Group of senior women doing chair exercises

Remotely supervised chair yoga is a feasible solution for managing physical and psychological symptoms in socially isolated seniors with dementia, a small new pilot study finds.

Ten older participants with dementia were engaged in twice-weekly 60-minute sessions for eight weeks. They worked with a certified yoga interventionist and their caregivers, practicing breathing techniques, physical postures and guided relaxation and visualization.

During the chair yoga session, the yoga interventionist appeared in the Zoom screen in a way that allowed participants to see them without the distraction of also seeing the observing researchers, according to Juyoung Park, PhD, of Florida Atlantic University.

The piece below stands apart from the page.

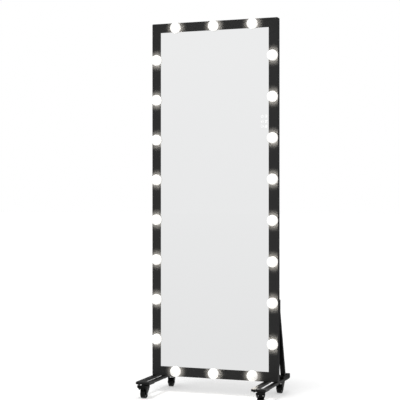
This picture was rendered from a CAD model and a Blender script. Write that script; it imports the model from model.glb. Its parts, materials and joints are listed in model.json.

The investigators, meanwhile, measured clinical outcomes virtually. 

The results showed that participants had 70% retention of the learned practice and 87% adherence to the yoga program with no injuries or other adverse events.

Online chair yoga classes may help to open access to interventions for people who are unable to travel to a clinic or facility, Park and colleagues said in a statement.

“An important feature of our technology-based intervention is that it could allow socially isolated older adults with dementia who are living at home, especially those in underserved communities where people are becoming more digitally connected, to receive remotely supervised chair yoga that provides physical, social and psychological benefits,” Lisa Ann Kirk Wiese, PhD, of Florida Atlantic University, concluded.

Full findings were published in the journal Complementary Therapies in Clinical Practice.